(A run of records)
· · · · ·

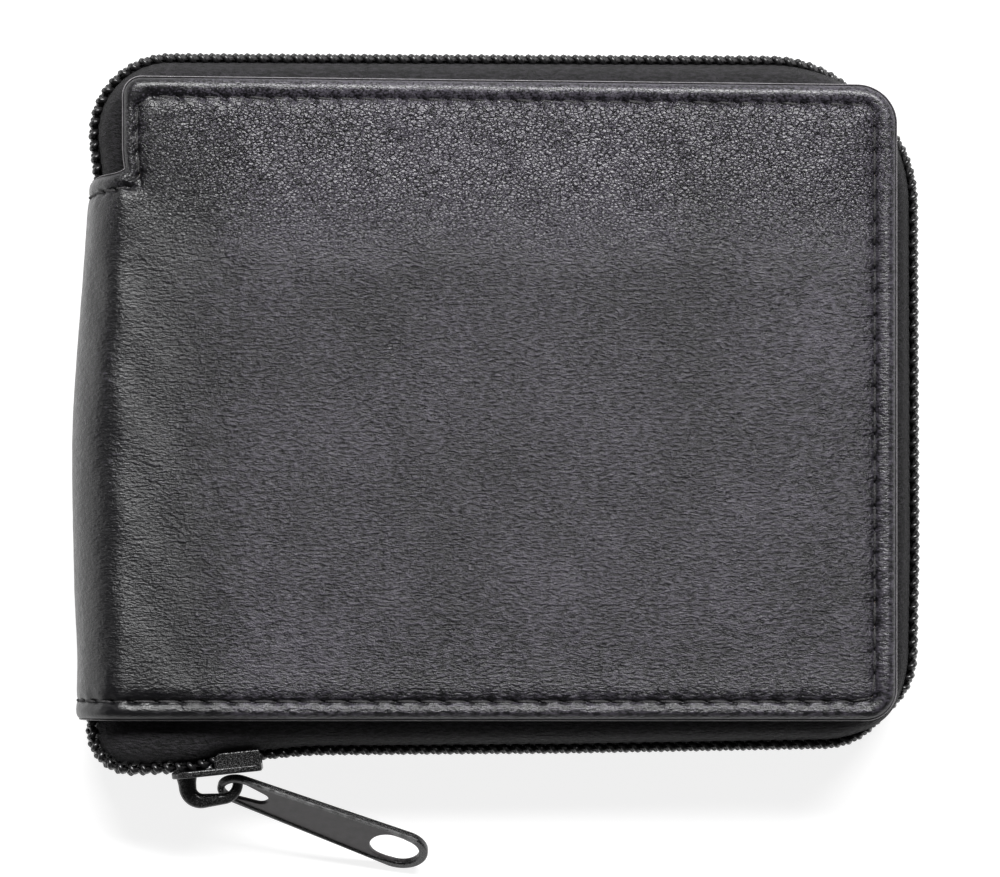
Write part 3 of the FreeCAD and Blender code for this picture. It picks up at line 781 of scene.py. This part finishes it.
def coil_line(start, stop, front):
    """The centre line of a flattened coil of wire along part of the zip, for one half."""
    at = np.arange(start, stop, COIL_PITCH / 16)
    x, y, out_x, out_y, spread, tuck, _ = along_zip(at)
    turn = 2 * np.pi * at / COIL_PITCH + (0 if front else np.pi)
    out = 0.42 * np.cos(turn) - 0.75 * tuck + (0 if front else 0.22) * spread
    rise = 1.34 + spread + 1.34 * np.sign(np.sin(turn)) * np.abs(np.sin(turn)) ** 0.45
    return beside_zip(x, y, out_x, out_y, out, rise, front)


def zip_coil(name, ranges, halves):
    """The coil of wire, and the cord that runs through it."""
    pile = Pile()
    for front in halves:
        for start, stop in ranges:
            pile.add(*tube(coil_line(start, stop, front), COIL_WIRE, 8))
            at = np.arange(start, stop, 0.8)
            x, y, out_x, out_y, spread, tuck, _ = along_zip(at)
            cord = beside_zip(x, y, out_x, out_y, -0.75 * tuck, 1.4 + spread, front)
            pile.add(*tube(cord, 0.3, 6), 1)
    return pile.make(name, [NYLON, THREAD])


def tape_width():
    """Distance inwards from the zip's line to the seam under the leather, at each point of the line."""
    reach = np.full(len(ZIP), 12.0)
    for t in np.arange(12.0, 0.8, -0.1):
        spot = ZIP - ZIP_OUT * t
        u = spot[:, 0]
        d = inset(np.maximum(u, FOLD_X + 1e-3), spot[:, 1])
        d = np.where(u < FOLD_X, inset(u, spot[:, 1]), d)
        reach[d >= 2.3] = t
    return np.clip(averaged(reach, 20), 2.0, 11.0)


TAPE_WIDTH = tape_width()


def zip_tape(name, ranges, halves):
    """Woven tape: up beside the coil, over the edge, and in under the leather."""
    pile = Pile()
    t = np.linspace(0, 1, 30)[:, None]
    weights = [(1 - t) ** 3, 3 * (1 - t) ** 2 * t, 3 * (1 - t) * t * t, t ** 3]
    for front in halves:
        for start, stop in ranges:
            at = np.append(np.arange(start, stop, 0.3), stop + 0.2)
            x, y, out_x, out_y, spread, tuck, width = along_zip(at)
            proud = 1.1 * tuck
            outs = [-0.45 + 0 * at, -0.80 + proud, -1.15 + 0.9 * proud - 0.10 * width, -width]
            rises = [0.3 + 0.9 * spread, 6.0 + 0 * at, 6.1 + 0 * at, 6.72 + 0 * at]
            out = sum(w * o for w, o in zip(weights, outs))
            rise = sum(w * r for w, r in zip(weights, rises))
            out = out + 0.13 * np.exp(-((rise - 3.4 - 0.6 * spread) / 0.35) ** 2)
            rise = rise + 0.10 * ripples(at[None] + 0 * t, 3 * t + 0 * at, 9.0, 4) * np.sin(t * np.pi)
            outer = beside_zip(x, y, out_x, out_y, out, rise, front)
            out = out - 0.4 * smooth(1 - t, 0.0, 0.5)
            rise = rise - 0.4 * smooth(t, 0.2, 0.6)
            inside = beside_zip(x, y, out_x, out_y, out, rise, front)
            pile.add(outer, quads(*outer.shape[:2], flip=not front))
            pile.add(inside, quads(*inside.shape[:2], flip=front))
            for k in (0, -1):
                pile.add(np.stack([outer[k], inside[k]]), quads(2, len(at), flip=front == (k == 0)))
    return pile.make(name, [TAPE], merge=0.001)


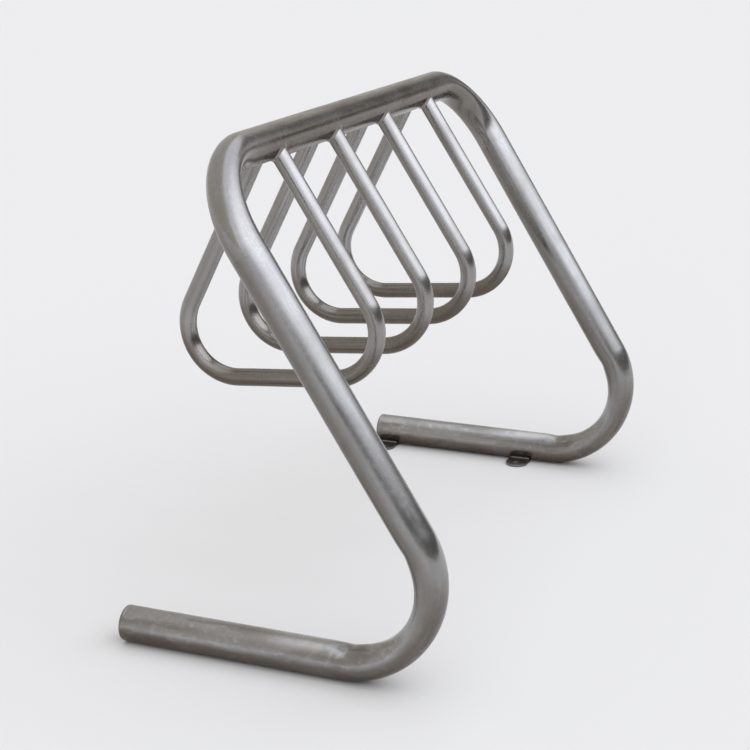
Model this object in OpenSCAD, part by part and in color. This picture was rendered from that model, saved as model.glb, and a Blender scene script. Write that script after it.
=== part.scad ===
// Bike rack of bent stainless tube.
// One tube frame stands on two ground runs. Each run bends up into a leg that leans back over
// it, and the legs meet in a crossbar. Four triangular hoops of thinner tube hang from the
// crossbar, and a wheel is parked between two of them. All joints are welded.
// The frame: +Z is up, X runs along the crossbar, and +Y points from the bends to the ends of
// the ground runs. The origin is on the ground, under the middle of the rack.

/* [Frame] */
// Overall height of the rack
rack_height = 840; // [780:5:960]
// Distance between the two ground runs, from centre to centre
leg_spacing = 1108; // [1060:2:1400]
// Outside diameter of the frame tube
tube_d = 60.3; // [54:0.1:64]
// Wall of the frame tube
tube_wall = 2.5; // [2:0.1:4]
// Turn from the ground up to a leg, in the leg's own plane
leg_angle = 58; // [52:0.1:66]
// Outward lean of the legs, seen from the front, which makes the crossbar wider than the feet
leg_splay = 1; // [0:0.1:2]
// Radius of the bend at the foot of each leg, to the tube's axis
foot_bend_r = 146; // [130:1:165]
// Radius of the bend at each end of the crossbar, to the tube's axis
top_bend_r = 138; // [110:1:165]
// Straight length of each ground run, with its end cap
run_l = 398; // [370:1:520]
// Straight length between a crossbar bend and its seam with the leg
seam_drop = 15; // [8:1:40]

/* [End caps] */
// Thickness of the disc that closes a ground run
cap_t = 4; // [3:0.5:6]

/* [Hoops] */
// Distance from one hoop to the next
hoop_pitch = 220; // [120:1:225]
// Outside diameter of the hoop tube
hoop_d = 30; // [26:0.5:31]
// Wall of the hoop tube
hoop_wall = 2; // [1.5:0.1:3]
// Distance from the crossbar's axis to each side's axis, measured level with the crossbar
hoop_split = 9.2; // [0:0.1:11]
// Length of a hoop's front side, from the level of the crossbar's axis to the triangle's corner
hoop_front_l = 448; // [410:1:500]
// Length of a hoop's rear side, from the level of the crossbar's axis to the triangle's corner
hoop_rear_l = 467; // [420:1:500]
// Slope of a hoop's front side, below the horizontal
hoop_front_angle = 57.1; // [52:0.1:60]
// Slope of a hoop's rear side, below the horizontal
hoop_rear_angle = 63.1; // [56:0.1:65]
// Radius of a hoop's two lower corners, to the tube's axis
hoop_bend_r = 86; // [70:1:98]

/* [Anchor tabs] */
// Width of a tab, which is also the diameter of its round tip
tab_w = 46; // [40:1:60]
// Thickness of a tab
tab_t = 5; // [4:0.5:8]
// Distance from the ground run's axis to the tip of a tab
tab_reach = 65; // [60:1:90]
// Diameter of the anchor hole in a tab
tab_hole_d = 14; // [9:0.5:16]
// Distance from the tip of a tab to the centre of its hole
tab_hole_inset = 18; // [16:0.5:24]
// Distance from the front tab to the rear tab on one run
tab_pitch = 308; // [200:1:314]
// Distance from the rear tab's edge to the end of the run
tab_end_gap = 1; // [0:1:20]

/* [Welds] */
// Width of the weld around the top of a hoop's side
hoop_bead = 4; // [2:0.5:5]
// Depth of the welded groove at a seam
groove_depth = 1.6; // [1:0.1:1.9]
// Half the width of the welded groove at a seam
groove_half_w = 2; // [1.5:0.1:2.8]
// Height of the weld above the tube at a leg seam
seam_crown = 0.5; // [0.2:0.1:1]
// Height of the weld above the tube at an end cap, where it is ground almost flush
cap_crown = 0.2; // [0.1:0.1:0.5]
// Radius of the weld between a tab and its run
tab_bead_r = 5; // [4:0.5:6]

/* [Hidden] */
$fn = 96;
// Cuts run this far past the faces that they open
eps = 1;
// A bent stretch of tube is this much thicker than a straight one, inside and out
bend_swell = 0.1;
// A straight stretch reaches this far into the wall of the bend that it runs into
lap = 0.5;
// Longer than any stretch of the rack, for cuts without an end
far = 2000;

tube_r = tube_d / 2;
hoop_r = hoop_d / 2;
leg_x = leg_spacing / 2;

// A leg in its own plane, which leans outwards about the run's axis: the axes of the run and the
// leg cross at the foot point, which is y = 0 until the whole rack is centred
axis_z = tube_r + bend_swell;
crossbar_z = rack_height - tube_r - bend_swell;
leg_l = (crossbar_z - axis_z) / (sin(leg_angle) * cos(leg_splay));
crossbar_y = leg_l * cos(leg_angle);
foot_tangent = foot_bend_r / tan(leg_angle / 2);
run_end = foot_tangent + run_l;

// The plane that holds the crossbar and the legs: its slope, and a leg's turn away from square
// to the crossbar in it
plane_angle = atan(tan(leg_angle) * cos(leg_splay));
leg_flare = asin(sin(leg_angle) * sin(leg_splay));
top_x = leg_x + leg_l * sin(leg_flare);
top_tangent = top_bend_r * tan((90 + leg_flare) / 2);
seam_at = leg_l - top_tangent - seam_drop;
leg_straight = seam_at - foot_tangent;

// Side view of a hoop, measured from the crossbar's axis
front_top = [-hoop_split, 0];
rear_top = [hoop_split, 0];
hoop_front = front_top - hoop_front_l * [cos(hoop_front_angle), sin(hoop_front_angle)];
hoop_rear = rear_top + hoop_rear_l * [cos(hoop_rear_angle), -sin(hoop_rear_angle)];
hoop_base = hoop_rear - hoop_front;
hoop_tilt = atan2(hoop_base[1], hoop_base[0]);
front_corner = hoop_front_angle - hoop_tilt;
rear_corner = hoop_rear_angle + hoop_tilt;
front_tangent = hoop_bend_r / tan(front_corner / 2);
rear_tangent = hoop_bend_r / tan(rear_corner / 2);
front_centre = hoop_front + front_tangent * [cos(hoop_front_angle), sin(hoop_front_angle)]
    + hoop_bend_r * [sin(hoop_front_angle), -cos(hoop_front_angle)];
rear_centre = hoop_rear + rear_tangent * [-cos(hoop_rear_angle), sin(hoop_rear_angle)]
    + hoop_bend_r * [-sin(hoop_rear_angle), -cos(hoop_rear_angle)];
base_l = norm(hoop_base) - front_tangent - rear_tangent;

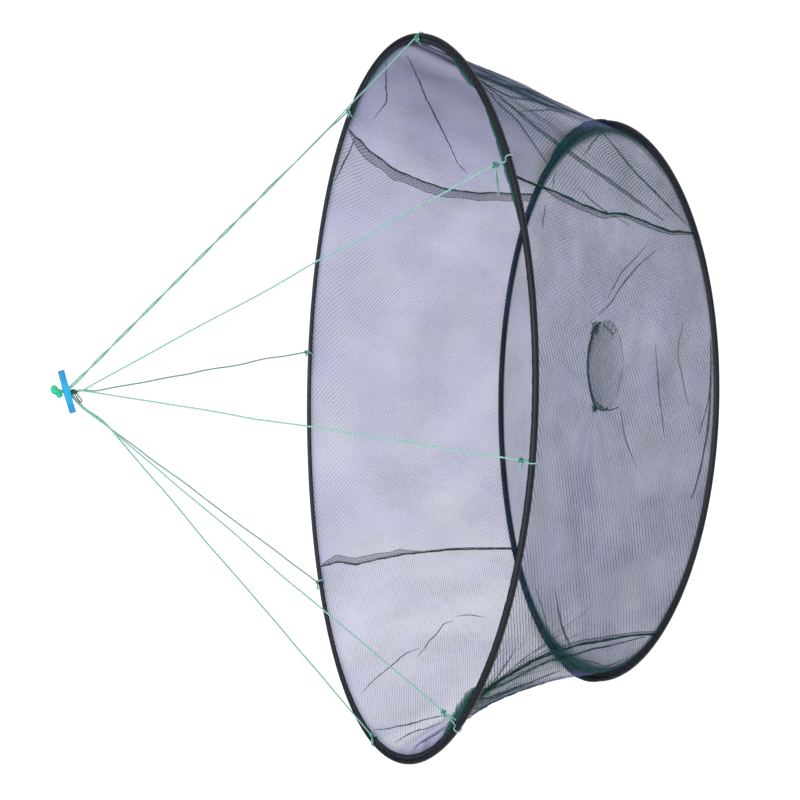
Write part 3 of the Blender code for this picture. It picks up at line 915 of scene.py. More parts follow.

· · · · ·

__What is expected__.
Return exactly the lines above from the line that has "Model this object" through the line that has "of the rack.", inclusive, and nothing else.

__Task result__.
Model this object in OpenSCAD, part by part and in color. This picture was rendered from that model, saved as model.glb, and a Blender scene script. Write that script after it.
=== part.scad ===
// Bike rack of bent stainless tube.
// One tube frame stands on two ground runs. Each run bends up into a leg that leans back over
// it, and the legs meet in a crossbar. Four triangular hoops of thinner tube hang from the
// crossbar, and a wheel is parked between two of them. All joints are welded.
// The frame: +Z is up, X runs along the crossbar, and +Y points from the bends to the ends of
// the ground runs. The origin is on the ground, under the middle of the rack.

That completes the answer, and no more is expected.